- Genre: Game show
- Created by: Paul Gilheany
- Directed by: Jeanette Goulbourn
- Presented by: Rory Bremner
- Theme music composer: Marc Sylvan
- Country of origin: United Kingdom
- Original language: English
- No. of series: 1
- No. of episodes: 35

Production
- Executive producer: Paul Murray
- Producer: Debi Roach
- Editor: Paul Griffiths Davies
- Camera setup: Multiple-camera setup
- Running time: 30mins (inc. adverts)
- Production company: Objective Scotland

Original release
- Network: Channel 4
- Release: 7 January – 22 February 2013

= Face the Clock =

Face the Clock is a game show that was broadcast on Channel 4 from 7 January to 22 February 2013, and was hosted by Rory Bremner. On each episode, six contestants compete to build up a cash prize and eliminate one another in a series of timed rounds until one is left to play for the money. Contestants are not aware of how long each round will last.

==Gameplay==
The podiums for Bremner and the six contestants are arranged in a circle similar to a clock, with Bremner facing the group across the centre.

===Rounds 1 to 4===
Seven lights begin to flash on the front of the host's podium, one at a time in random order. One contestant, chosen by drawing lots before the show, presses the buzzer on their podium to stop the light at the beginning of Round 1. Each of the lights is secretly assigned to a different length of time ranging from 30 seconds to two minutes and 30 seconds, but no one in the studio is told what time has been selected. It is shown on-screen for the home viewer's benefit, however.

The host begins to ask questions, starting with the player who won the draw, as the clock begins to run. The first correct answer given on a turn is worth £50 to that player; the value increases by this amount for each of the next three consecutive correct answers, then rises to £300 for the fifth and beyond. A correct answer allows the contestant in control to either take another question or pass to the opponent of their choice, but a miss requires them to answer another question. An incorrect answer or pass resets the question value to £50. A sound effect is played after every 30 seconds.

When time runs out, the studio lights flash and the host announces the time for that round, which is then removed from play. The contestant in control at this point is eliminated from the game with no winnings. The opponent who passed to this contestant, if any, receives all of their accumulated money. If the eliminated contestant had kept control for the entire round, their money is forfeited.

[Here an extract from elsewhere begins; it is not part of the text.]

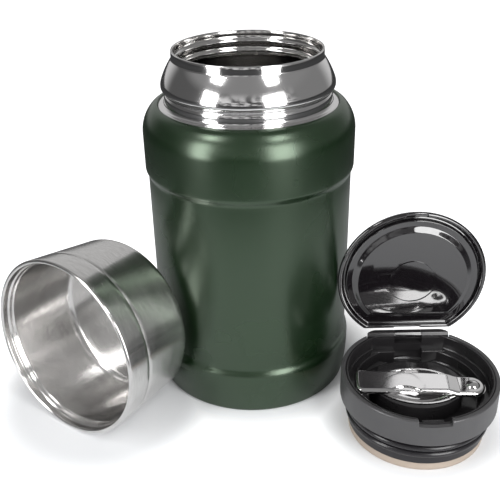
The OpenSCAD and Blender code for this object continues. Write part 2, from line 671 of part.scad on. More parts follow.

Rounds 2 through 4 are played in the same manner, with the lowest scorer from the previous round setting the time for the next one and having initial control. In case of a tie for low score, the contestant closer to the host's left has priority.

===Round 5: Face-Off===
The two remaining contestants are given separate clocks, each set to 60 seconds. Only one clock runs at a time, starting with the low scorer, as the host begins to ask questions with no monetary value. The contestant in control must answer a question correctly in order to stop their clock and turn control over to the opponent. When one contestant's clock runs out, they are eliminated and their money is transferred to the opponent.

===Final===
The last contestant must answer five questions correctly within 60 seconds in order to win any money, and may pass or miss as often as needed. Doing so within 30 seconds awards the full jackpot, but each additional 10 seconds or portion thereof cuts it in half, with the value rounded up to the next highest multiple of £5 if necessary. If the contestant fails to give five correct answers before time runs out, they leave with nothing.

== International versions ==

| Country | Title | Broadcaster(s) | Presenter(s) | Premiere | Finale |
|---|---|---|---|---|---|
| Vietnam | Đối mặt thời gian | HTV7 | Đại Nghĩa | 19 March 2010 | 26 February 2021 |

The Vietnamese version of the show is called Đối mặt thời gian (Facing Time) and is hosted by Đại Nghĩa, aired on HTV7 for two seasons from 19 March 2019 to 26 February 2021.

Each episode runs 60 minutes, with slightly different rules. Ten contestants compete, divided into two groups of five each. Within each group, the five contestants compete in four timed rounds until only one is left. The winners of the two halves compete in the Face-Off round, with the victor playing the final for the total money accumulated by both. A consolation cash prize of ₫5,000,000 is received if time runs out in the final round with at least three right answers, or if the victor wins the round with less than ₫5,000,000 at stake. All ten contestants receive a smartphone as a gift regardless of winning the game or not.